The new B.U.S., headquartered in Philadelphia, also established branches in major trading centers such as New Orleans. But most of the branches ignored their mandate to
regulate financial flows. Instead, as local banks sprang up like fungus—the Kentucky state legislature chartered forty banks in 1818 alone—the B.U.S. allowed credit to slosh into every cranny of the expanding nation. In the short term, a runaway burst of prosperity silenced traditionalists, who warned that paper money and banks were scams. In April 1814, there were 38 flatboats from upriver tied
up alongside the New Orleans levee; four years later, there were 340. Financial giants Baring Brothers, Hope and Company, and other European cotton buyers injected millions of pounds of credit to pay Nolte and his peers. Textile and other merchants looking to unload their wartime backlog of goods advanced millions more in merchandise to American distributors. The B.U.S. directly lent huge amounts
of credit to land speculators, and the bank’s directors and employees borrowed from the cashbox for their own endeavors.
31

For enslaved people like Rachel, the sudden growth in financial confidence did not mean liberation, but the opposite. The bank helped both white Americans and overseas investors to have faith in a future in which the debts of slave buyers would be paid off by ever-growing
revenues from the cash-earning commodities that industrializing Britain wanted. One could see the visible signs of this quickening right-handed power all across the southwestern United States, not just in Maspero’s but also, for instance, in Huntsville, Alabama, a frontier village into which a dust-caked Virginian named Francis E. Rives rode on the same January 1819 day on which Rachel and William
arrived on the levee. Soon Rives would sit in the state legislature in Richmond, but today he was leading a train of twenty-odd enslaved people whom he and his employees had marched from Southampton County, Virginia. Rives and the employees who helped guard the coffle were explorers of a new country of credit and trade. Searching out ways to extract new yield from human energy stored in the slave
cabins of Virginia’s Southside, their expedition extended Georgia trades west by hundreds of miles. Following
Cherokee trails from the left corner of North Carolina across the spine of the Smoky Mountains, they had now descended into the valley of the Tennessee River, which flowed by Huntsville.
32

The Tennessee could carry cotton-laden flatboats into the Mississippi, so Huntsville was tied to
the invisible cord of trade and credit attached to New Orleans. And thanks to the investments channeled through the Bank of the United States and the possibilities of trade, the valley that lay before Rives’s coffle was suddenly blooming with both schemes and cotton. Anne Royall, an acerbic Pennsylvania travel writer who went to Alabama in 1818 to get material for a new book, found that her usually
dismissive authorial voice cracked when she crested the same ridges that Rives’s forced migrants now descended into Huntsville. “The cotton fields now began to appear. These are astonishingly large; from four to five hundred acres in a field!—It is without a parallel! Fancy is inadequate to conceive a prospect more grand!”

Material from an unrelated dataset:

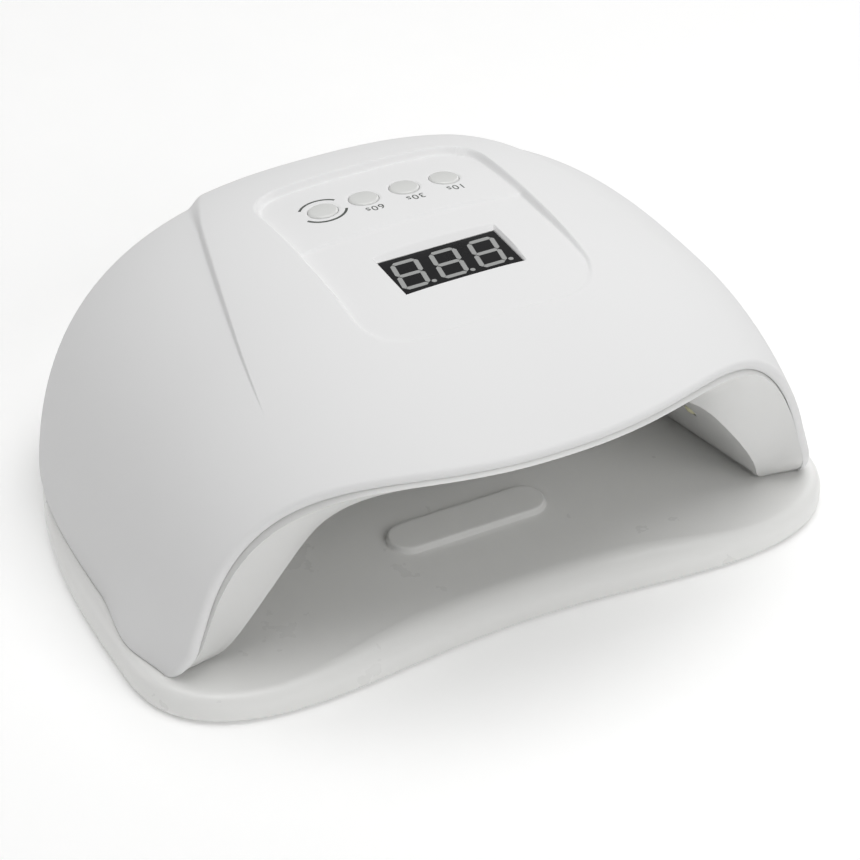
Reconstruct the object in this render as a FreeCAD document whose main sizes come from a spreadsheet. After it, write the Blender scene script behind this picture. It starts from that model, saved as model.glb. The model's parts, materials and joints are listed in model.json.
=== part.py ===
import FreeCAD, Part
import math
import os

# Table-top nail curing lamp: a domed housing with an open hand cavity, standing
# on a removable magnetic tray.  +X is to the user's right, +Y is to the back and
# +Z is up.  The origin is the bottom centre of the whole lamp, in millimetres.

Vector = FreeCAD.Vector
UP = Vector(0, 0, 1)

# alias, value, what the cell sets (millimetres unless the note says otherwise)
DIMENSIONS = (
    ("dome_half_width", 110.0, "half width of the housing at its widest section"),
    ("dome_back_y", 96.6, "rearmost point of the housing without its raised band"),
    ("dome_front_y", -114.0, "where the dome surface starts, ahead of the visor"),
    ("crown_y", -26.7, "y of the highest and widest section"),
    ("crown_z", 101.5, "height of the crown without the raised band"),
    ("section_z", -11.6, "height of the centre of every dome section"),
    ("section_power", 2.6, "superellipse power of the cross section, no unit"),
    ("plan_power", 3.12, "superellipse power of the rear plan outline, no unit"),
    ("profile_power", 2.69, "superellipse power of the rear side profile, no unit"),
    ("front_drop", 10.9, "fall of the crown 50 mm ahead of its highest section"),
    ("front_taper", 7.25, "loss of half width 50 mm ahead of the widest section"),
    ("band_rise", 2.2, "height of the raised centre band at the back"),
    ("band_front_y", -54.0, "where the band starts to rise"),
    ("band_full_y", 38.0, "where the band reaches its full height"),
    ("band_angle", 30.5, "band edge from the vertical at y = 0, degrees"),
    ("band_angle_slope", 0.122, "how fast the band narrows to the back, degrees per mm"),
    ("band_edge_angle", 1.4, "width of the band's edge step, degrees"),
    ("band_soft_y", 30.0, "where the band's edge step starts to widen"),
    ("band_soft_slope", 0.08, "how fast the edge step widens to the back, degrees per mm"),
    ("flare", 3.6, "how far the housing's foot stands out at the legs"),
    ("flare_start_y", -20.0, "where the flared foot starts"),
    ("flare_run", 28.0, "length over which the flare grows, towards the front"),
    ("flare_top_z", 34.0, "height at which the flare has run out"),
    ("corner_start_y", -44.0, "where the foot turns in again to round the front corner"),
    ("corner_run", 18.0, "length of the rounded front corner"),
    ("corner_depth", 1.8, "how far the front corner is turned in"),
    ("toe_y", -72.3, "front of the legs above their rounded toes"),
    ("toe_reach", 8.4, "how far a leg's toe is set back at its foot"),
    ("toe_height", 17.0, "height of a leg's rounded toe"),
    ("shell_wall", 2.6, "wall of the top shell"),
    ("leg_front_y", -71.4, "front edge of the two legs"),
    ("visor_reach", 29.1, "how far the visor stands out ahead of the legs"),
    ("visor_half_width", 109.3, "where the visor runs out into the legs"),
    ("visor_power", 2.43, "power of the visor's plan curve, no unit"),
    ("visor_blend", 2.45, "how softly the visor runs into the legs, no unit"),
    ("mouth_y", -70.0, "plane of the cavity mouth"),
    ("cavity_back_y", 70.5, "inner face of the cavity's back wall"),
    ("cavity_back_width", 0.70, "width of the cavity's back as a part of its mouth"),
    ("cavity_back_height", 0.88, "height of the cavity's back as a part of its mouth"),
    ("liner_wall", 2.0, "wall of the inner shell"),
    ("flange_wall", 3.0, "thickness of the front flange, front to back"),
    ("flange_set_back", 0.3, "how far the front flange sits behind the shell's lip"),
    ("fit_gap", 0.15, "gap between the two shells"),
    ("tray_half_width", 114.65, "half width of the tray"),
    ("tray_mid_y", -40.4, "y of the tray's widest section"),
    ("tray_front_depth", 50.6, "tray centre section to the front lobes"),
    ("tray_back_depth", 141.0, "tray centre section to the back edge"),
    ("tray_front_power", 3.4, "superellipse power of the tray's front, no unit"),
    ("tray_back_power", 2.6, "superellipse power of the tray's back, no unit"),
    ("tray_dip", 11.2, "how far the front edge is drawn back at its middle"),
    ("tray_bottom_z", 0.8, "underside of the tray, above its rubber feet"),
    ("tray_top_z", 9.6, "upper face of the tray, around its raised middle"),
    ("tray_crown_z", 12.8, "top of the tray's raised middle"),
    ("tray_wall", 2.6, "wall of the tray"),
    ("tray_top_round", 4.0, "radius of the tray's upper edge"),
    ("rim_roll_depth", 8.0, "depth of the rounded rim at the middle of the front"),
    ("rim_roll_drop", 7.0, "height of the rounded rim at the middle of the front"),
    ("crown_half_width", 87.0, "half width of the tray's raised middle at its foot"),
    ("crown_slope_width", 57.0, "width of the slope at each side of the raised middle"),
    ("crown_back_y", 60.0, "rear end of the tray's raised middle"),
    ("crown_slope_length", 80.0, "length of the slope behind the raised middle"),
    ("tray_bottom_round", 1.6, "radius of the tray's lower edge"),
    ("rest_length", 52.0, "length of the raised finger rest"),
    ("rest_width", 13.0, "width of the raised finger rest"),
    ("rest_height", 2.0, "height of the raised finger rest"),
    ("rest_y", -42.5, "y of the finger rest"),
    ("plate_thickness", 1.6, "bottom plate of the tray"),
    ("housing_bottom_z", 10.0, "underside of the housing"),
    ("rim_thickness", 2.2, "bottom rim of the inner shell"),
    ("panel_half_width", 37.5, "half width of the recessed control panel"),
    ("panel_front_y", -59.0, "front edge of the control panel"),
    ("panel_back_y", 30.0, "rear edge of the control panel"),
    ("panel_corner", 11.0, "corner radius of the control panel"),
    ("panel_depth", 0.35, "depth of the button shelf below the dome"),
    ("display_depth", 1.0, "depth of the display area below the dome"),
    ("ridge_y", -7.5, "step between the button shelf and the display area"),
    ("display_y", -31.7, "centre of the digit display"),
    ("display_width", 37.6, "width of the digit display"),
    ("display_length", 18.2, "front to back size of the digit display"),
    ("display_face_z", 99.0, "face of the digit display"),
    ("display_height", 8.0, "height of the digit display module"),
    ("window_gap", 0.25, "gap around the digit display"),
    ("digit_height", 14.2, "height of one digit"),
    ("digit_pitch", 12.4, "distance between digits"),
    ("digit_half_width", 3.7, "half width of one digit to its stroke centres"),
    ("digit_slant", 9.0, "slant of the digits, degrees"),
    ("segment_width", 1.45, "stroke width of a segment"),
    ("segment_depth", 0.8, "depth of a segment's light well"),
    ("segment_proud", 0.05, "how far a segment stands above the black face"),
    ("button_y", 10.5, "y of the button row"),
    ("button_pitch", 13.4, "distance between buttons"),
    ("button_radius", 4.5, "radius of a button cap"),
    ("button_gap", 0.3, "gap between a cap and its hole"),
    ("button_travel", 0.6, "travel of a button"),
    ("button_flange", 5.7, "radius of the flange that keeps a cap in"),
    ("board_top_z", 88.6, "upper face of the control board"),
    ("board_thickness", 1.6, "thickness of the control board"),
    ("board_width", 78.0, "width of the control board"),
    ("board_front_y", -50.0, "front edge of the control board"),
    ("board_back_y", 22.0, "rear edge of the control board"),
    ("switch_size", 6.0, "side of a push switch"),
    ("switch_height", 3.4, "height of a push switch"),
    ("led_board_length", 96.0, "length of an LED board"),
    ("led_board_thickness", 1.5, "thickness of an LED board"),
    ("led_board_y", -4.0, "y of the middle of the LED boards"),
    ("led_board_gap", 0.65, "gap between an LED board and the inner shell"),
    ("led_radius", 2.6, "radius of an LED lens"),
    ("led_proud", 0.5, "how far an LED lens looks into the cavity"),
    ("led_hole_radius", 2.9, "radius of an LED hole"),
    ("jack_z", 26.0, "height of the power inlet"),
    ("jack_face_y", 95.4, "rear face of the power inlet"),
    ("jack_depth", 15.0, "depth of the power inlet"),
    ("jack_neck", 7.0, "length of the power inlet's round collar"),
    ("jack_bore", 3.15, "radius of the power inlet's socket"),
    ("jack_collar", 5.4, "radius of the power inlet's collar"),
    ("screw_radius", 1.45, "radius of a screw shank"),
    ("screw_head_radius", 2.7, "radius of a screw head"),
    ("boss_radius", 3.5, "radius of a screw boss"),
    ("magnet_radius", 4.0, "radius of a holding magnet"),
    ("magnet_height", 3.0, "height of a holding magnet"),
)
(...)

“There has not been a single . . . person settling in this country who
has anything of a capital who has not become wealthy in a few years,” claimed Virginia-born migrant John Campbell. He clearly suffered from the “Alabama Fever,” as people called it—the fervent belief that every white person who could get frontier land and put enslaved people to work making cotton would inevitably become rich. And it was credit that raised their temperature. Most of the settlers in
Alabama were squatting on land that had once been included in the Yazoo purchase, had later been surrendered by the Creeks at Fort Jackson, and was now being sold by the federal land office in Huntsville to purchasers who typically relied on credit. By the end of 1818, the land office had dealt away almost 1 million acres, which officially brought in $7 million. But speculative purchasers, including
Andrew Jackson, James Madison, and the chief employees of the local land office, paid only $1.5 million up front. Of that amount, $1 million was in the form of scrip that the federal government had given to investors who had received compensation after the 1810
Fletcher v. Peck
decision. Thus government-supplied credit had financed 93 percent of the cost of the land in the valley before Rives—money
that would have to be repaid from sales of cotton not yet planted by slaves not yet bought. No wonder Rives marched these enslaved people to Huntsville. Here was a prime hunting ground for slave sales.